-- Start of Supplied material --
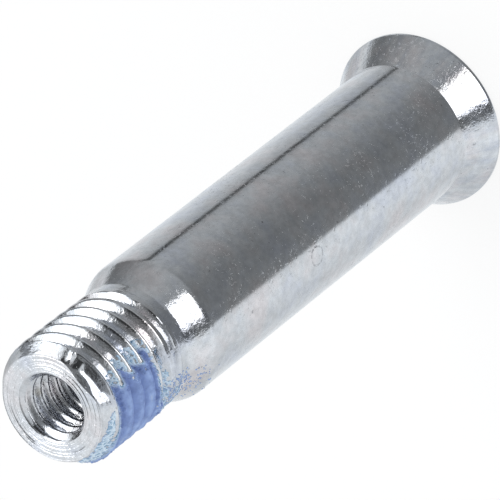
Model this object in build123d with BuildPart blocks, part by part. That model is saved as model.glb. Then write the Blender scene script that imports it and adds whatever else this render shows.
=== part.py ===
from build123d import *
from math import cos, radians, sin, tan
import os

# A wheel axle formed and turned from one piece of zinc-plated steel. It stands on its head, with the
# head's flat face at z = 0 and the threaded end up. All lengths are in millimetres.

# Head: a shallow cone that seats in a countersink, and a thin cylindrical rim
head_diameter = 10.0
head_rim = 0.25
head_cone_length = 1.8
head_edge_radius = 0.12

# Six-sided driving socket in the head's face
socket_across_flats = 4.0
socket_depth = 3.0
socket_lead_in = 0.3
socket_floor_angle = 118.0

# Smooth shaft that the bearings run on
shaft_diameter = 8.0
shaft_length = 24.75

# Shoulder cone from the shaft down to the plain neck below the thread
neck_diameter = 6.8
neck_length = 0.6
shoulder_length = 1.6
shoulder_radius = 1.2

# External thread, right-handed, of the sixty degree metric form
thread_diameter = 7.0
thread_pitch = 1.0
thread_length = 6.8
thread_angle = 60.0
thread_depth = 0.6134 * thread_pitch
thread_crest_flat = thread_pitch / 8
thread_run_out = 0.55
thread_exit_angle = 337.0

# Threaded end: a flat ring that rolls over into the thread's crest
end_ring_diameter = 5.9
end_bevel_length = 0.5

# Tapped hole in the threaded end, at the size that its crests leave
hole_diameter = 3.3
hole_depth = 10.0
hole_mouth_diameter = 3.9
hole_floor_angle = 118.0

# Thread-locking compound, an oval patch sprayed on one side of the thread
patch_build = 0.06
patch_width = 7.5
patch_end_gap = 0.1
patch_neck_gap = 0.4
patch_arc = 166.0

# Heights along the axis, from the head's face up
shaft_start = head_rim + head_cone_length
shoulder_start = shaft_start + shaft_length
neck_start = shoulder_start + shoulder_length
thread_start = neck_start + neck_length
axle_end = thread_start + thread_length

# Radii
head_radius = head_diameter / 2
shaft_radius = shaft_diameter / 2
neck_radius = neck_diameter / 2
crest_radius = thread_diameter / 2
root_radius = crest_radius - thread_depth
ring_radius = end_ring_diameter / 2
hole_radius = hole_diameter / 2
mouth_radius = hole_mouth_diameter / 2

os.makedirs("parts", exist_ok=True)


# Cutter for the groove between the thread's turns. It starts above the neck, past a plain run-out
# band, and leaves through the end face.
cutter_overshoot = 0.7 * thread_crest_flat
cutter_depth = thread_depth + cutter_overshoot
flank_slope = tan(radians(thread_angle / 2))
cutter_half_root = (thread_pitch - thread_crest_flat) / 2 - thread_depth * flank_slope
cutter_half_mouth = cutter_half_root + cutter_depth * flank_slope

with BuildPart() as thread_groove:
    with BuildLine() as groove_path:
        Helix(
            pitch=thread_pitch,
            height=thread_length - thread_run_out + thread_pitch,
            radius=root_radius,
            center=(0, 0, thread_start + thread_run_out),
        )
    groove_section = Plane(
        origin=groove_path.line @ 0, x_dir=(1, 0, 0), z_dir=groove_path.line % 0
    )
    with BuildSketch(groove_section):
        with BuildLine():
            Polyline(
                (0, -cutter_half_root),
                (0, cutter_half_root),
                (cutter_depth, cutter_half_mouth),
                (cutter_depth, -cutter_half_mouth),
                close=True,
            )
        make_face()
    sweep(is_frenet=True)


# The axle, one solid turned about Z
end_arc_radial = crest_radius - ring_radius
crest_lead_in = crest_radius - neck_radius

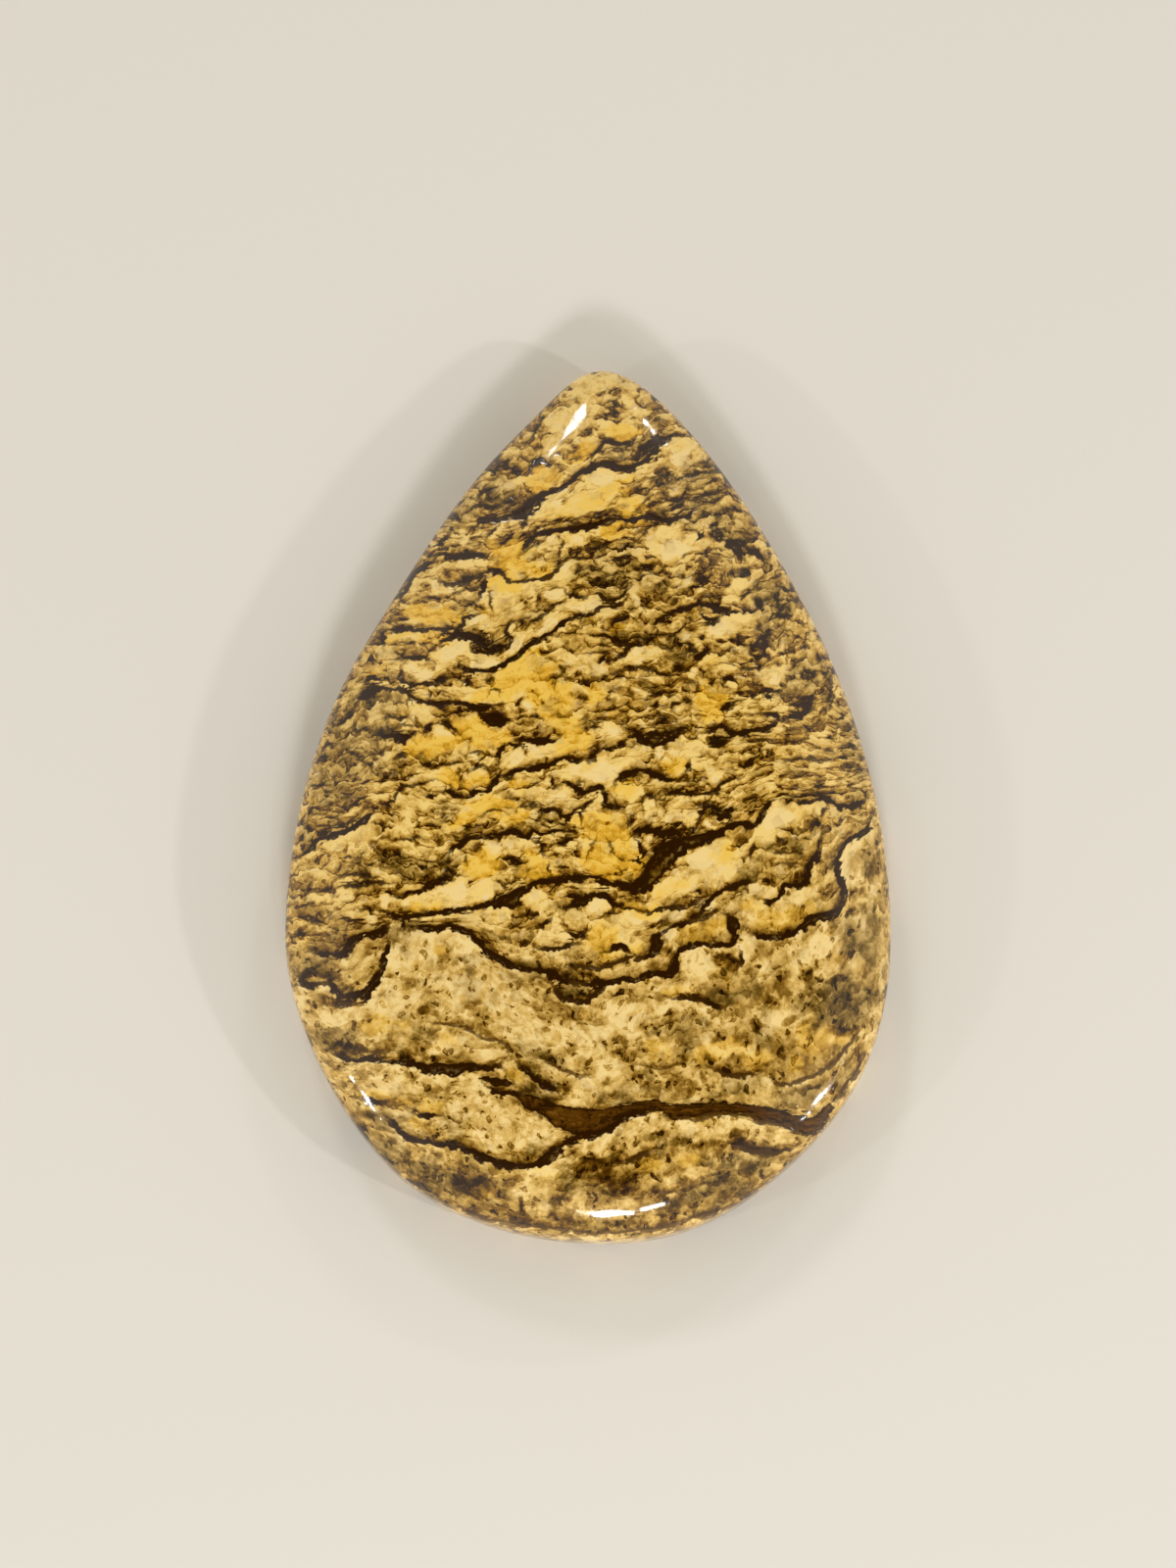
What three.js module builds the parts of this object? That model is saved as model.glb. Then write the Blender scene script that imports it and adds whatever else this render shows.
-- End of Supplied material --
- [Directions for this task]:
Reproduce exactly, and only, the lines from the start of the entries through the one that contains "# head's flat".

- [Solution to this exercise]:
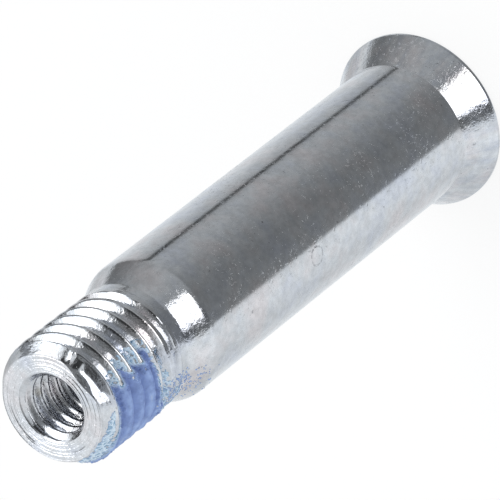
Model this object in build123d with BuildPart blocks, part by part. That model is saved as model.glb. Then write the Blender scene script that imports it and adds whatever else this render shows.
=== part.py ===
from build123d import *
from math import cos, radians, sin, tan
import os

# A wheel axle formed and turned from one piece of zinc-plated steel. It stands on its head, with the
# head's flat face at z = 0 and the threaded end up. All lengths are in millimetres.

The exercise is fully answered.